Requirements ▸ Pull out of the data below the stretch of lines bounded by the one containing "rim = barrel(tube_rear, cap_rear, handle_radius)" and the one containing "imported = [obj", both bounds included, unchanged.

Supplied data start

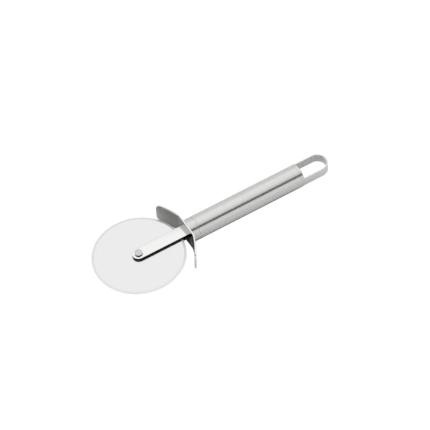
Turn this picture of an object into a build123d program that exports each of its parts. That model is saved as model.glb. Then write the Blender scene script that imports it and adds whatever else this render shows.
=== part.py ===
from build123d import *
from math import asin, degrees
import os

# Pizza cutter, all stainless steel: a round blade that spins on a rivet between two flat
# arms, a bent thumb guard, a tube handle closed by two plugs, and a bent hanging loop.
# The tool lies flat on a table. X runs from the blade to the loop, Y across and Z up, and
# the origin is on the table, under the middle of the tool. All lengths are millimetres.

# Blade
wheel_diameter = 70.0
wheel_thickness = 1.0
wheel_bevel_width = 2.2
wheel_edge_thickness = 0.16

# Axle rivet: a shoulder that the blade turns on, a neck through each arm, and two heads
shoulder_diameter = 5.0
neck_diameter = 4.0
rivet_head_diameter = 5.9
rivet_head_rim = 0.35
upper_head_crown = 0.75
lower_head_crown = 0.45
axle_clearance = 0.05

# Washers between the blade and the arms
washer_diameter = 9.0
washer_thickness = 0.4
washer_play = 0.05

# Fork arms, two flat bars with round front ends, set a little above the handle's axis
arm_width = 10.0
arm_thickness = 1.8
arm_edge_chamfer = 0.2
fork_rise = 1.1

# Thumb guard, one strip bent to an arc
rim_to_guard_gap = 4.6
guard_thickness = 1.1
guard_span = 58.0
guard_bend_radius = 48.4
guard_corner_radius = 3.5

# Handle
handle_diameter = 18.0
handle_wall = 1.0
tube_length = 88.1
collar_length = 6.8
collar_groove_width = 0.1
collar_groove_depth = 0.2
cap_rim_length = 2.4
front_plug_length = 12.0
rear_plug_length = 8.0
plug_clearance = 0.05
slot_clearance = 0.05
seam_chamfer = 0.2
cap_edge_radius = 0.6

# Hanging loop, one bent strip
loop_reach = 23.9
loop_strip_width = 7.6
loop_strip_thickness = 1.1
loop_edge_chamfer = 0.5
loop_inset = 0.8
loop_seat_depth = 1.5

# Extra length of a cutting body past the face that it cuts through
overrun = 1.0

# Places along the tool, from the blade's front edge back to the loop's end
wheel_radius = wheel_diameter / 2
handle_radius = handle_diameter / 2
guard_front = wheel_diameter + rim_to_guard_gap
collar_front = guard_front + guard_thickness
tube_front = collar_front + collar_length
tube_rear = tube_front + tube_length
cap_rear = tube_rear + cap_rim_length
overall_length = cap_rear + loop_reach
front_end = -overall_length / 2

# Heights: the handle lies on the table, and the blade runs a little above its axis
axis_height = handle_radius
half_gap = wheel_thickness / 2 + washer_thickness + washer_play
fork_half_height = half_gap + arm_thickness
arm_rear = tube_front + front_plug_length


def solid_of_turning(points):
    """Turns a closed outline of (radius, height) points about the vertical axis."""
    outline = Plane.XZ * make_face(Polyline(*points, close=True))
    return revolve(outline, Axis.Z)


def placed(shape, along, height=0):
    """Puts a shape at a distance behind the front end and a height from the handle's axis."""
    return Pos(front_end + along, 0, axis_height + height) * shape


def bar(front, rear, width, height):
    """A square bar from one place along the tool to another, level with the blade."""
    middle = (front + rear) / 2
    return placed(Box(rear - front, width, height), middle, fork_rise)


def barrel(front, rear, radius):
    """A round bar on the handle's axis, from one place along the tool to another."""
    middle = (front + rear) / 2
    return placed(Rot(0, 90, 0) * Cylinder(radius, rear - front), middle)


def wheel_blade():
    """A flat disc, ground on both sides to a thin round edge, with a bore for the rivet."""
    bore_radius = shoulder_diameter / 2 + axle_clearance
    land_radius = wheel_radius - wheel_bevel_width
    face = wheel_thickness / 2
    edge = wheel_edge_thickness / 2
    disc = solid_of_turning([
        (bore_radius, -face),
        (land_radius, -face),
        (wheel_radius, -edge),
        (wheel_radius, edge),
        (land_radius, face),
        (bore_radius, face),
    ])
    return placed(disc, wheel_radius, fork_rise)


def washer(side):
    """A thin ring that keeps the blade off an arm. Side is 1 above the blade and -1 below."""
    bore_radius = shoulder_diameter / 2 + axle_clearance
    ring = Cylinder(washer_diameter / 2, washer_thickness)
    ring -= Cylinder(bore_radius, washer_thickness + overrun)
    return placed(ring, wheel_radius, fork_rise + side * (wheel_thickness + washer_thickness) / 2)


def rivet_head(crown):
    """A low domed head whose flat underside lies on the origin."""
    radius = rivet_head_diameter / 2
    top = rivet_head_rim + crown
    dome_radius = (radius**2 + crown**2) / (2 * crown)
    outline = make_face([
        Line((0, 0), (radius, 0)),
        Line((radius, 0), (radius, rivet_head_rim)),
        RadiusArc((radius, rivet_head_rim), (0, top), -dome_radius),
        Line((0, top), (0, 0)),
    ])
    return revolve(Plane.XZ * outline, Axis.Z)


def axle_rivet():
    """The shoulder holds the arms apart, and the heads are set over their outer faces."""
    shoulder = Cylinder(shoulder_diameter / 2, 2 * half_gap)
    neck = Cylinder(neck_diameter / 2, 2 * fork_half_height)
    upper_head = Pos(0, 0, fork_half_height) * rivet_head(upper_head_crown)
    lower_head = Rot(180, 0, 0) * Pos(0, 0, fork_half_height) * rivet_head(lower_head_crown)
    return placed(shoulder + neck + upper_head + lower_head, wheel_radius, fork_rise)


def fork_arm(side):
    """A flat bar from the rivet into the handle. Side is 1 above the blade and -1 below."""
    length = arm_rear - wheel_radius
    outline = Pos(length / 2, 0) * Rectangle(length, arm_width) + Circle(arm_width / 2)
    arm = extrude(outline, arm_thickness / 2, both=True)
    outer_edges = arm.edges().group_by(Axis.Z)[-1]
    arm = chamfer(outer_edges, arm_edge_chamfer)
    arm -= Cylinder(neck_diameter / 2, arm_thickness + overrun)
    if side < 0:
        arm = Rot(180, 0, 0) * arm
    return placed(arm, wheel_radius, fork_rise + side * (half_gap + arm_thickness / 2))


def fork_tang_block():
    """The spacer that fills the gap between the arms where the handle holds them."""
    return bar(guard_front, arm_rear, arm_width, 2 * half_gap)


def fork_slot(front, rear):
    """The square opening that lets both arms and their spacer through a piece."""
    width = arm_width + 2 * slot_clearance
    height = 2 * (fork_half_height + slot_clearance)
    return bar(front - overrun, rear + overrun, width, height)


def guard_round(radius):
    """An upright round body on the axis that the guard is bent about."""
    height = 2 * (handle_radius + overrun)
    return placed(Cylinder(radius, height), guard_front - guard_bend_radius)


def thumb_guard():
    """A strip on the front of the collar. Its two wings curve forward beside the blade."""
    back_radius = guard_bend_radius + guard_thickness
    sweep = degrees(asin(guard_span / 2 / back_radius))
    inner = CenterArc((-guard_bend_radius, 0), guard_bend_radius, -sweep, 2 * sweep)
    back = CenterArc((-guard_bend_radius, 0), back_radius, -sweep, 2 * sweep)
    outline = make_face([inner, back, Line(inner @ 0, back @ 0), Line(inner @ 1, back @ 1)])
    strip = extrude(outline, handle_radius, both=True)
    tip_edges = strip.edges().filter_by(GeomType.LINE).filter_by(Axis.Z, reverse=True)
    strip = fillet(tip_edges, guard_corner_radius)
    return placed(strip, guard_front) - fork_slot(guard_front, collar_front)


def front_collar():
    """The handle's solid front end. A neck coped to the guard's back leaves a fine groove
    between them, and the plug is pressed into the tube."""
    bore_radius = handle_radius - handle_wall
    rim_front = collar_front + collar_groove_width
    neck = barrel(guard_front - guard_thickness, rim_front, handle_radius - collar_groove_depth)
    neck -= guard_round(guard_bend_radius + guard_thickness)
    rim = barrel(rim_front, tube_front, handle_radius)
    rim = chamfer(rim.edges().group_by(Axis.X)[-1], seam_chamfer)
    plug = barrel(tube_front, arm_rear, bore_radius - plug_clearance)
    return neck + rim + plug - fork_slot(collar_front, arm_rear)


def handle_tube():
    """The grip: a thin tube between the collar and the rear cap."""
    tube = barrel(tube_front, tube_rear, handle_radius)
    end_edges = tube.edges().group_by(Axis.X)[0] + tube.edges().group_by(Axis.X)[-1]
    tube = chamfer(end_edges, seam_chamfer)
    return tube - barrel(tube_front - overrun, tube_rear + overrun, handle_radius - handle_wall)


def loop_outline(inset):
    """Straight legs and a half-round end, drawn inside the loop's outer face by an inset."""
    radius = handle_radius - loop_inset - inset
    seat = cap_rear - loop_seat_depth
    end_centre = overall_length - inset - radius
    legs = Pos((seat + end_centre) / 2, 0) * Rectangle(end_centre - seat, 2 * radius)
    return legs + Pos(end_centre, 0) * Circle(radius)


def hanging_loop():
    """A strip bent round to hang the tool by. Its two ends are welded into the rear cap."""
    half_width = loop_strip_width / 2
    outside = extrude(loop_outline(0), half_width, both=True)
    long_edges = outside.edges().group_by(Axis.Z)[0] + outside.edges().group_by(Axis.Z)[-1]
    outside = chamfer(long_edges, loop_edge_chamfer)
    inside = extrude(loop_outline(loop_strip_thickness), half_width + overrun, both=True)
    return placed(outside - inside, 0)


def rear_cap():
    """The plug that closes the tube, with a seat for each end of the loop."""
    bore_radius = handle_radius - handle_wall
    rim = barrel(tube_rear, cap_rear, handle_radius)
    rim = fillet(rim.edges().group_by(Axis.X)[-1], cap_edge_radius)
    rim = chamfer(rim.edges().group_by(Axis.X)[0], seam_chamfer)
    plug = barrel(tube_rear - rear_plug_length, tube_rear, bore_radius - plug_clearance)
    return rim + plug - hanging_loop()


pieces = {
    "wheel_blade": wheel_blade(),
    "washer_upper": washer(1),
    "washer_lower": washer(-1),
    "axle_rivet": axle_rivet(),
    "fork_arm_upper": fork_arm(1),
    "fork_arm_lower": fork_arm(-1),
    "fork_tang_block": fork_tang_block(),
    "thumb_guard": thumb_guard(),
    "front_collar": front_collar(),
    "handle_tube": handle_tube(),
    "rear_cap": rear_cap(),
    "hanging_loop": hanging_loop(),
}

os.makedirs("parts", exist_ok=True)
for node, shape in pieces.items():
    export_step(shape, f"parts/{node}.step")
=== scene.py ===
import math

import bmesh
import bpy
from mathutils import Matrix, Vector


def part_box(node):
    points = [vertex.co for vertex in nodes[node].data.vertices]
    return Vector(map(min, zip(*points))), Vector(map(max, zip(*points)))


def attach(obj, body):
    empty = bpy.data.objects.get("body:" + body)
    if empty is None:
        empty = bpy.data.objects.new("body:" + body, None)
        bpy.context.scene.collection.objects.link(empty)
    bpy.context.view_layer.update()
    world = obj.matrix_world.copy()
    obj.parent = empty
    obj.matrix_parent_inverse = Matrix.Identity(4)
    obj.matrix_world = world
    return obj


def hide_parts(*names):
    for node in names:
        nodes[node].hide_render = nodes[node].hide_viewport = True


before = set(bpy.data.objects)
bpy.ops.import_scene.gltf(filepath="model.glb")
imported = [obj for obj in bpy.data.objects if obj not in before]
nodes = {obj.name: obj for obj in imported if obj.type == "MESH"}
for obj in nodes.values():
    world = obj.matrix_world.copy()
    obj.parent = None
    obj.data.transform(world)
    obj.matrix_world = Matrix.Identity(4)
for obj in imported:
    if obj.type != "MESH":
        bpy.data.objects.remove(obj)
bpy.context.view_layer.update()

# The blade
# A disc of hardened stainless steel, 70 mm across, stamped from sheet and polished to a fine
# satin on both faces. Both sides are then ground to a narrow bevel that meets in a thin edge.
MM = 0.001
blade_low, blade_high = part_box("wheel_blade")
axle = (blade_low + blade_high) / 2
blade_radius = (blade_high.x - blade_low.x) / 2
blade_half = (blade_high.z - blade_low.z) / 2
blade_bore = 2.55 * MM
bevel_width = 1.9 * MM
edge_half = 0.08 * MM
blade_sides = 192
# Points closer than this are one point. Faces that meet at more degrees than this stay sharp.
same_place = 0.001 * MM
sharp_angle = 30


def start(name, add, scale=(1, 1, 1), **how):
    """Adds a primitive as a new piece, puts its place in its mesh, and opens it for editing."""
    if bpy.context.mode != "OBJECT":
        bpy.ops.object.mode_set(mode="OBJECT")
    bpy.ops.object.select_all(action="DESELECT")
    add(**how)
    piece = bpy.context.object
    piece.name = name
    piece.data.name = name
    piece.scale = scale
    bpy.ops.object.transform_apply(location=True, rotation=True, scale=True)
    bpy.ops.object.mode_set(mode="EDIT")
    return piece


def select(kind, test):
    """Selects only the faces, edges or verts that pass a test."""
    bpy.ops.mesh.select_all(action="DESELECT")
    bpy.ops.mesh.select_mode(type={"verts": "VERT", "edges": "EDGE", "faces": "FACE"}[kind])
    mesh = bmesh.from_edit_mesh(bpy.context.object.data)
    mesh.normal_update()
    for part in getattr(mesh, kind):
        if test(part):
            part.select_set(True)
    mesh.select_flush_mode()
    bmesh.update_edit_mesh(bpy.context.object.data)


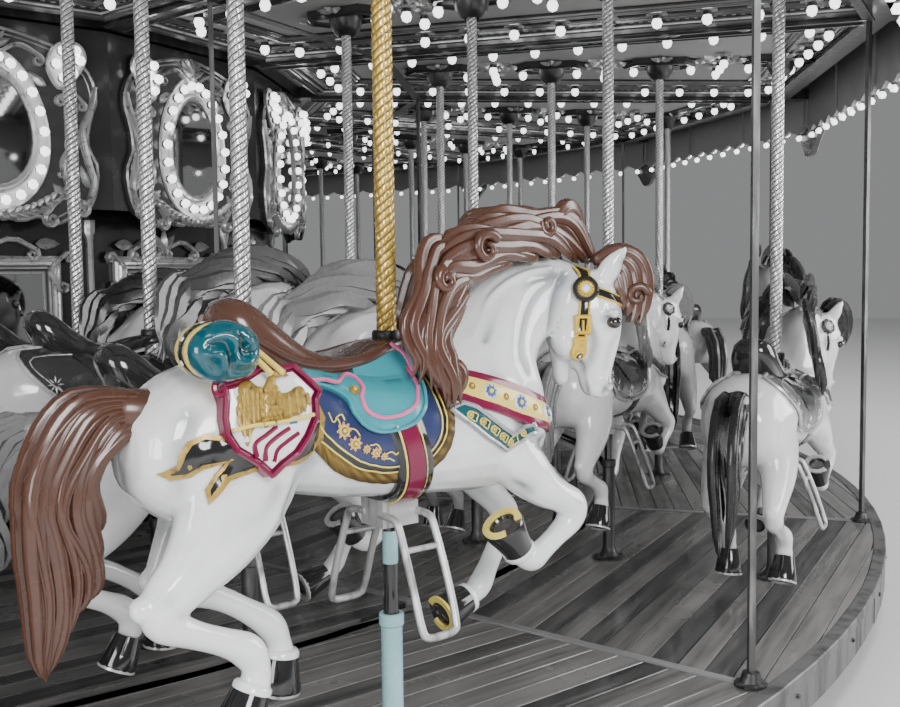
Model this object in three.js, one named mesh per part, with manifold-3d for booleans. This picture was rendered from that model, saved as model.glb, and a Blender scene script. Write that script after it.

Supplied data end

Solution below ▸
    rim = barrel(tube_rear, cap_rear, handle_radius)
    rim = fillet(rim.edges().group_by(Axis.X)[-1], cap_edge_radius)
    rim = chamfer(rim.edges().group_by(Axis.X)[0], seam_chamfer)
    plug = barrel(tube_rear - rear_plug_length, tube_rear, bore_radius - plug_clearance)
    return rim + plug - hanging_loop()


pieces = {
    "wheel_blade": wheel_blade(),
    "washer_upper": washer(1),
    "washer_lower": washer(-1),
    "axle_rivet": axle_rivet(),
    "fork_arm_upper": fork_arm(1),
    "fork_arm_lower": fork_arm(-1),
    "fork_tang_block": fork_tang_block(),
    "thumb_guard": thumb_guard(),
    "front_collar": front_collar(),
    "handle_tube": handle_tube(),
    "rear_cap": rear_cap(),
    "hanging_loop": hanging_loop(),
}

os.makedirs("parts", exist_ok=True)
for node, shape in pieces.items():
    export_step(shape, f"parts/{node}.step")
=== scene.py ===
import math

import bmesh
import bpy
from mathutils import Matrix, Vector


def part_box(node):
    points = [vertex.co for vertex in nodes[node].data.vertices]
    return Vector(map(min, zip(*points))), Vector(map(max, zip(*points)))


def attach(obj, body):
    empty = bpy.data.objects.get("body:" + body)
    if empty is None:
        empty = bpy.data.objects.new("body:" + body, None)
        bpy.context.scene.collection.objects.link(empty)
    bpy.context.view_layer.update()
    world = obj.matrix_world.copy()
    obj.parent = empty
    obj.matrix_parent_inverse = Matrix.Identity(4)
    obj.matrix_world = world
    return obj


def hide_parts(*names):
    for node in names:
        nodes[node].hide_render = nodes[node].hide_viewport = True


before = set(bpy.data.objects)
bpy.ops.import_scene.gltf(filepath="model.glb")
imported = [obj for obj in bpy.data.objects if obj not in before]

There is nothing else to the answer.